PostgreSQL Storage Handler

Overview

PostgreSQL storage handler is available by default in Tajo. It enables users’ queries to access database objects in PostgreSQL. Tables in PostgreSQL will be shown as tables in Tajo too. Most of the SQL queries used for PostgreSQL are available in Tajo via this storage handles. Its main advantages is to allow federated query processing among tables in stored HDFS and PostgreSQL.

Configuration

PostgreSQL storage handler is a builtin storage handler. So, you can eaisly register PostgreSQL databases to a Tajo cluster if you just add the following line to conf/storage-site.json file.

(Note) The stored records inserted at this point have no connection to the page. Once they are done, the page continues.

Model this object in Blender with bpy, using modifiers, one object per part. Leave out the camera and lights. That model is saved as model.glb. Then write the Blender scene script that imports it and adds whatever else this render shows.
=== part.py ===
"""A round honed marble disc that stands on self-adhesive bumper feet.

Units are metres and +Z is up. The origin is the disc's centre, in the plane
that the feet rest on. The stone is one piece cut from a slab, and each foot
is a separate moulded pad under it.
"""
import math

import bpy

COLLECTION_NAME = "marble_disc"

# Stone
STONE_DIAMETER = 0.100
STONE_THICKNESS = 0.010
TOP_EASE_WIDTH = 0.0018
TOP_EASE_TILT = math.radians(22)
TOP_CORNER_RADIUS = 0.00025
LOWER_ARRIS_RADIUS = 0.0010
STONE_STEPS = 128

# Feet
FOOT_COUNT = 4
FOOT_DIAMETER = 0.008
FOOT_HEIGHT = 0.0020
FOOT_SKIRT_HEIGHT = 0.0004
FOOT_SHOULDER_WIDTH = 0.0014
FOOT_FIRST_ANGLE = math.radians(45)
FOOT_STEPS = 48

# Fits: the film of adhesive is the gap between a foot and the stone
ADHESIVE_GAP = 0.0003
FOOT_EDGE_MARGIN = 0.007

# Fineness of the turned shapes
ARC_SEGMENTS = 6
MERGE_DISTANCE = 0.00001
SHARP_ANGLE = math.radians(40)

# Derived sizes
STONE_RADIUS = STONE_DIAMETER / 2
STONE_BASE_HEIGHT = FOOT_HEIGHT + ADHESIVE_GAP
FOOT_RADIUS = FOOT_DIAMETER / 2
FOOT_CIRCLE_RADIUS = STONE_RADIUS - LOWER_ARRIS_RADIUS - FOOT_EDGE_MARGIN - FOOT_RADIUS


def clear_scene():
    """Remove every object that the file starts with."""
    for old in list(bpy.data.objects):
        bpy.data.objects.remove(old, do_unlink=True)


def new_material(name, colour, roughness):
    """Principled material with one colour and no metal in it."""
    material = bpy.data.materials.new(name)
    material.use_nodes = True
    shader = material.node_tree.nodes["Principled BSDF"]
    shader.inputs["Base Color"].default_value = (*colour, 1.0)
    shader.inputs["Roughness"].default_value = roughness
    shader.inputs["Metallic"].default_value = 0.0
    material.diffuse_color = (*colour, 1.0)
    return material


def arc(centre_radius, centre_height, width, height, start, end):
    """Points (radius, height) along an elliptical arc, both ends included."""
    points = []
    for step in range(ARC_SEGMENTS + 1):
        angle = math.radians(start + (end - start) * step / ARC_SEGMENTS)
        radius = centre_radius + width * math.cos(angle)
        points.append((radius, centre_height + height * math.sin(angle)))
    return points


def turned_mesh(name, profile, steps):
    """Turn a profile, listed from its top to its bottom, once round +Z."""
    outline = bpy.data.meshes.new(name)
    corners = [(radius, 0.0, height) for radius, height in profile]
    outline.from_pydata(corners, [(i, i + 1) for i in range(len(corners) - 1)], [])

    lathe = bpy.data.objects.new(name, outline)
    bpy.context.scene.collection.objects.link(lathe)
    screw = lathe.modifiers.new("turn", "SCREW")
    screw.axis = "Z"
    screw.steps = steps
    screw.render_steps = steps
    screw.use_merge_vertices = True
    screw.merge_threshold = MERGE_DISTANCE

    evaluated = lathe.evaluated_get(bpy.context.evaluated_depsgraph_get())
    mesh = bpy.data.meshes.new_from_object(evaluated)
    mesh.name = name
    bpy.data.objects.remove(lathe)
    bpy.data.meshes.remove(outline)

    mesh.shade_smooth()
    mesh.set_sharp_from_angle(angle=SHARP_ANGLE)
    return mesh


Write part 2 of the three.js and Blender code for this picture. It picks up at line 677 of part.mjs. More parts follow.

If you want to know more information about storage-site.json, please refer to Tablespaces.

{
  "spaces": {
    "pgsql_db1": {
      "uri": "jdbc:postgresql://hostname:port/db1",
      "configs": {
        "mapped_database": "tajo_db1",
        "connection_properties": {
          "user":     "tajo",
          "password": "xxxx"
        }
      }
    }
  }
}

configs allows users to specific additional configurations. mapped_database specifies a database name shown in Tajo. In the example, the database db1 in PostgreSQL will be mapped to the database tajo_db1 in Tajo. connection_properties allows users to set JDBC connection parameters. Please refer to https://jdbc.postgresql.org/documentation/head/connect.html in order to know the details of PostgreSQL connection parameters.

The storage-site.json will be effective after you restart a tajo cluster.